Rough winds do shake the darling buds of May,
And summer's lease hath all too short a date.
Sometime too hot the eye of heaven shines,
And often is his gold complexion dimmed;
And every fair from fair sometimes declines,
By chance or nature's changing course untrimmed;
But thy eternal summer shall not fade
Nor lose possession of that fair thou ow'st,
Nor shall death brag thou wander'st in his shade
When in eternal lines to time thou grow'st,
So long as men can breathe or eyes can see,
So long lives this, and this gives life to thee.
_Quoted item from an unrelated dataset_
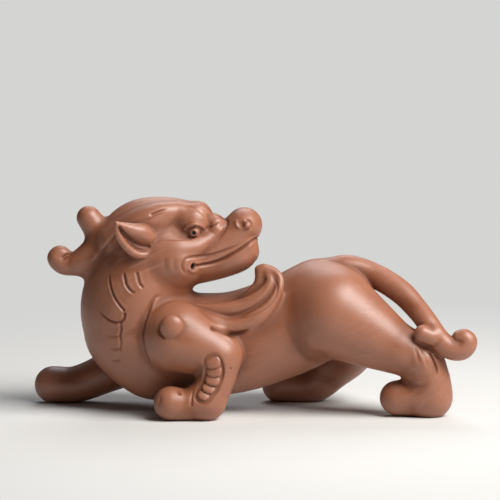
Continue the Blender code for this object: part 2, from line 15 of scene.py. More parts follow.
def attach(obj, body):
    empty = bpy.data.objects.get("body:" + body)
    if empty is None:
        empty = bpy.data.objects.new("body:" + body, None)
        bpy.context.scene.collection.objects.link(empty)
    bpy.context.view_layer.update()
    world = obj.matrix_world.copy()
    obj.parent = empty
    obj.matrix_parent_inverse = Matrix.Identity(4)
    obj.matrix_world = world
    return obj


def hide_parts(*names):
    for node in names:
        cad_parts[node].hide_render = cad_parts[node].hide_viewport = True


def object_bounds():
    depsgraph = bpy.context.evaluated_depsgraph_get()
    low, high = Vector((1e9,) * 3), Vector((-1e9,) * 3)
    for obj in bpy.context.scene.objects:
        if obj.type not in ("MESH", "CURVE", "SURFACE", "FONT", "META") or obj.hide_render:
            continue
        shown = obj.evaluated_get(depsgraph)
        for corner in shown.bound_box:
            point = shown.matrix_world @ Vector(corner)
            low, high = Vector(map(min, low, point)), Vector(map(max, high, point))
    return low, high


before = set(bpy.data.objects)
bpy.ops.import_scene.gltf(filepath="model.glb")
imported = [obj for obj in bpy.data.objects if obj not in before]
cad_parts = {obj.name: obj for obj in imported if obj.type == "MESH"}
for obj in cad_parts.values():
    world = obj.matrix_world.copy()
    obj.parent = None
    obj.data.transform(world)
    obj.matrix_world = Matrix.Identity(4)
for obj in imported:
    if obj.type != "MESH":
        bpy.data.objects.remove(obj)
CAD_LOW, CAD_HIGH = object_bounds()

And here's a p(r)etty sonnet from Forget Reading:

no poem works
but may try and be some
may try and dig a ditch
may try and rig a memorable tall thing
called city, called obelisk
or president's head
what an error what a dumb rational
gig when poem is better off
jobless everywhere
even with shovel with drill
poem cannot build so useful
a drawer
poem is no tomb
but loiters and makes new time

Sonnet 18 almost literally becomes a kind of shrine or tomb for the object of the speaker's affection, whereas Anthony's poem leans insolently against the front of the local drugstore. (Also the "makes new time" bit at the end sort of gives me chills.)

So then right after reading those two books together, I read Laynie Browne's Daily Sonnets, which also tangle with time:

I'm a poet with no preparation
Only invented moments
My husband is in France
Baby-sitter is ill
Husband returns to work
Children are ill
I've prepared this
without time
and yet like Charlie Buckets
I expect to enter
a place of no hunger
a realm of pure imagination
This makes me angry
Dear, poetic deficit

Laynie Browne's sonnets aren't the kind that stand monumental once and for all. They happen daily. You fit them in around working out or doing your job or taking care of your kids whatever it is you do. Similarly, I want to think the "forget" in Forget Reading is an adjective. This is the kind of reading you forget as you go along. It's not a thing to remember so much as a way to behave. Maybe this is something like what Adorno calls "mimetic comportment."*

Nearly unrelated note: I'd like to know what it is about sonnets (if it is something about sonnets) that makes them amenable to thinking about time. Is it just because Shakespeare did it? Because sonnets are short and often come in a series?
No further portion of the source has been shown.